The switch device is hermetically sealed with a cover 25 having an opening through which an optical fiber 26 is received. The end 27 of the fiber 26 is disposed adjacent the pn junction 13 such that light directed along the fiber impinges on the junction. In some applications, the fiber end may be provided with a lens termination to provide focusing of the light on to the junction.
When light is directed via the fiber 26 on to the junction 13 the magnetic field induced by the photo-generated short circuit current causes the filament 11 to bend towards the base plate 21 so that electrical connection is established between the contacts 23 and 12. When the light signal is terminated, the short circuit current ceases to flow and the filament returns to its original position thus opening the contacts.

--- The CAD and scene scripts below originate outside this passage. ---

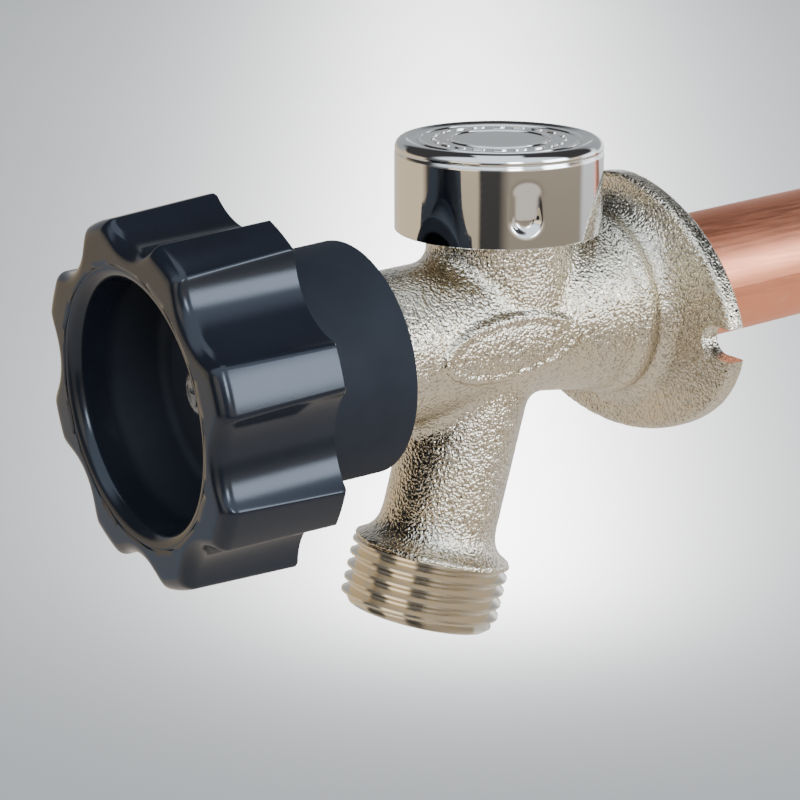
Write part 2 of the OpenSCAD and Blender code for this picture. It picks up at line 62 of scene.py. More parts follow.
PAD_Y, PAD_Z = -34.5, -0.5
TUBE = Matrix.Rotation(DRAIN_PITCH, 4, "X")
ALONG_TUBE = TUBE @ Matrix.Rotation(math.radians(-90), 4, "X")
ALONG_SPOUT = (
    TUBE @ Matrix.Translation((0, SPOUT_Y, 0)) @ Matrix.Rotation(-SPOUT_LEAN, 4, "X")
)
BREAKER = Matrix.Translation((0, BREAKER_Y, 0))
WALL_PLATE = Matrix.Rotation(math.radians(90), 4, "X")
BARREL_SIDE = (
    TUBE
    @ Matrix.Translation((0, PAD_Y, PAD_Z))
    @ Matrix(((0, 0, 1, 0), (1, 0, 0, 0), (0, 1, 0, 0), (0, 0, 0, 1)))
)
WELD_GAP = 0.0005


# Modelling helpers


def drop_selection():
    if bpy.context.mode != "OBJECT":
        bpy.ops.object.mode_set(mode="OBJECT")
    bpy.ops.object.select_all(action="DESELECT")


def hold(obj, *others):
    """Selects obj and others and makes obj the active one."""
    drop_selection()
    for o in (obj, *others):
        o.select_set(True)
    bpy.context.view_layer.objects.active = obj
    return obj


@contextmanager
def editing(obj):
    """Edit mode on obj, with everything selected."""
    hold(obj)
    bpy.ops.object.mode_set(mode="EDIT")
    bpy.ops.mesh.select_mode(type="VERT")
    bpy.ops.mesh.select_all(action="SELECT")
    yield bmesh.from_edit_mesh(obj.data)
    bpy.ops.object.mode_set(mode="OBJECT")


def settle(obj, matrix):
    """Moves a piece by matrix and applies that, so that its object stays at the origin."""
    hold(obj)
    obj.matrix_world = matrix
    bpy.ops.object.transform_apply(location=True, rotation=True, scale=True)
    return obj


def modify(obj, kind, **settings):
    """Adds a modifier and applies it."""
    hold(obj)
    modifier = obj.modifiers.new(kind.title(), kind)
    for key, value in settings.items():
        setattr(modifier, key, value)
    bpy.ops.object.modifier_apply(modifier=modifier.name)
    return obj


def cut(obj, tool, operation="DIFFERENCE"):
    """Cuts a tool out of obj, or joins it on, and throws the tool away."""
    modify(obj, "BOOLEAN", operation=operation, solver="MANIFOLD", object=tool)
    bpy.data.objects.remove(tool)
    return obj


def weld(obj):
    """Merges doubled vertices and turns the faces outwards."""
    with editing(obj):
        bpy.ops.mesh.remove_doubles(threshold=WELD_GAP)
        bpy.ops.mesh.normals_make_consistent(inside=False)
    return obj


def joined(first, *others):
    """Joins others into first, as loose shells of one mesh."""
    hold(first, *others)
    bpy.ops.object.join()
    return first


def arc(x, y, r, start, end, n=8):
    """Points of an arc about (x, y), with its angles in degrees."""
    angles = [math.radians(start + (end - start) * i / n) for i in range(n + 1)]
    return [(x + r * math.cos(a), y + r * math.sin(a)) for a in angles]


def chain(name, points):
    """A chain of edges through (radius, height) points, drawn by extruding one vertex."""
    drop_selection()
    bpy.ops.mesh.primitive_plane_add(size=1, location=(0, 0, 0))
    obj = bpy.context.object
    obj.name = name
    spots = [Vector((r, 0, z)) for r, z in points]
    bpy.ops.object.mode_set(mode="EDIT")
    bpy.ops.mesh.select_all(action="SELECT")
    bpy.ops.mesh.merge(type="CENTER")
    bpy.ops.transform.translate(value=spots[0])
    for a, b in zip(spots, spots[1:]):
        bpy.ops.mesh.extrude_region_move(TRANSFORM_OT_translate={"value": b - a})
    bpy.ops.object.mode_set(mode="OBJECT")
    return obj


def spun(name, points, steps=96, place=None):
    """Spins a chain of (radius, height) points once round Z."""
    obj = chain(name, points)
    with editing(obj):
        bpy.ops.mesh.spin(
            steps=steps, angle=math.tau, center=(0, 0, 0), axis=(0, 0, 1), use_auto_merge=True
        )
    weld(obj)
    return settle(obj, place) if place else obj


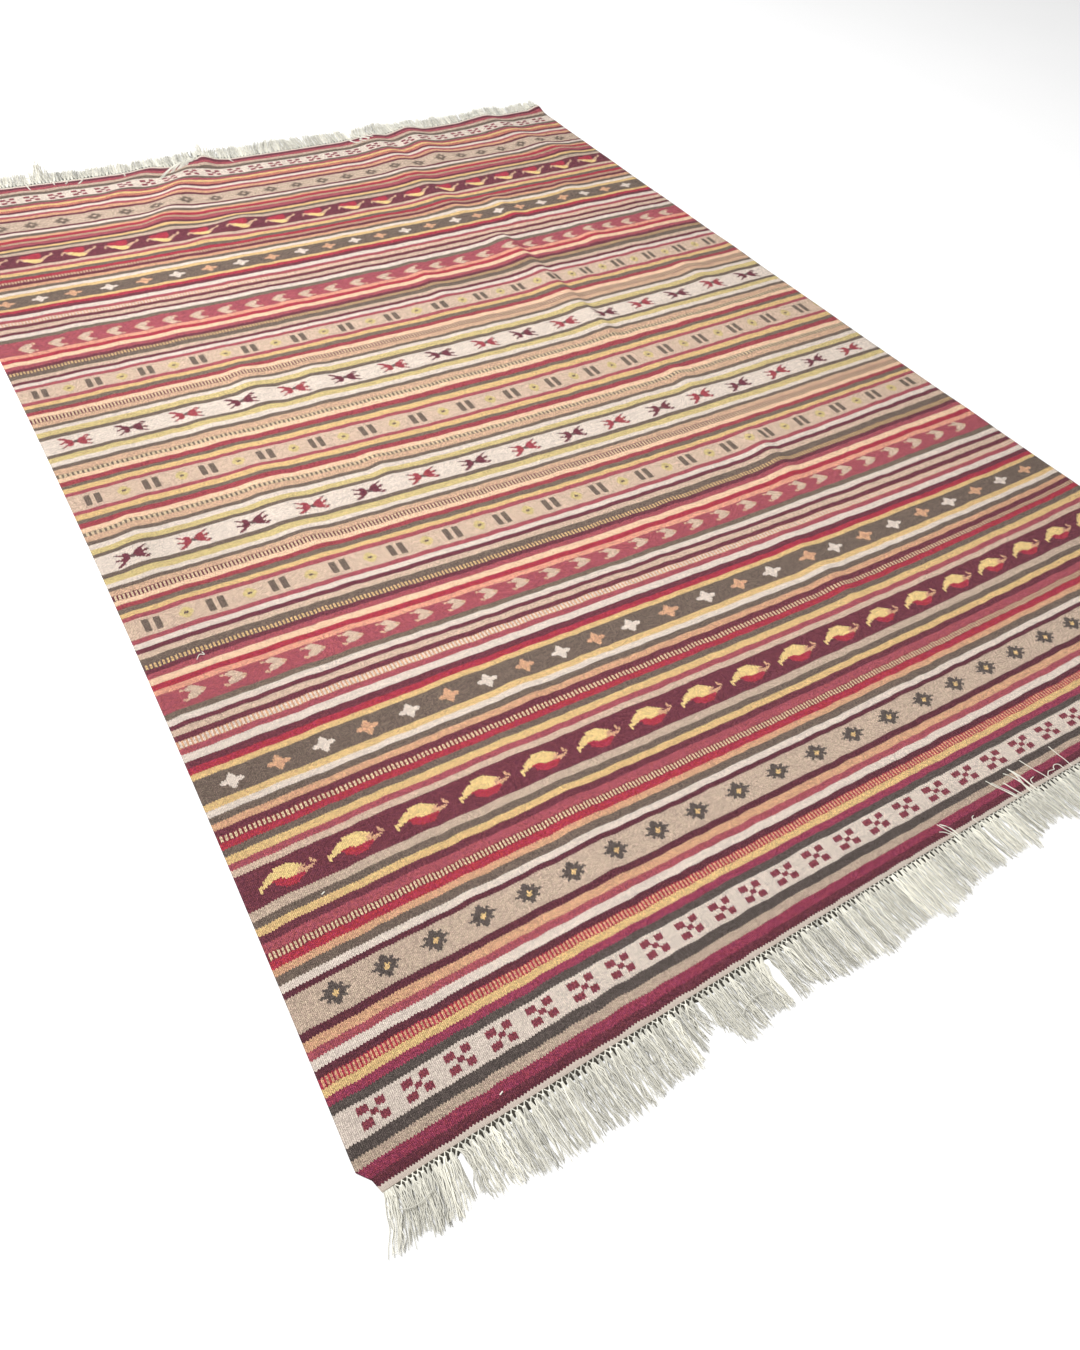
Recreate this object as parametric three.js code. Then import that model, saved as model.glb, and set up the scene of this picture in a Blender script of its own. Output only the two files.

In a further embodiment of the invention, a plurality of devices of the type shown in FIG. 1 are formed in a single semiconductor wafer by doping and selective etching such that each device is attached to the body of the wafer only at the end of the filament 11 remote from the contact 12. Suitable techniques for selectively etching semiconductor materials are described in our published U.S. Pat. No. 1,211,499. The wafer carrying the plurality of switch elements is mounted adjacent a static contact array whereby operation of any one or more switch elements provides contact to a corresponding static contact or contact between corresponding pairs of static contacts. The assembly may be provided with a housing whereby the contacts are protected from the risk of contamination. Such an arrangement is particularly suited to telecommunications switching applications as it provides a compact multi-contact switch array.
A variety of magnetic materials are available whereby the static magnetic field necessary for the operation of the switches described herein may be provided. We prefer to use magnetic materials containing rare earth metals as these materials permit the fabrication of physically small magnets with a high field strength and a high stability.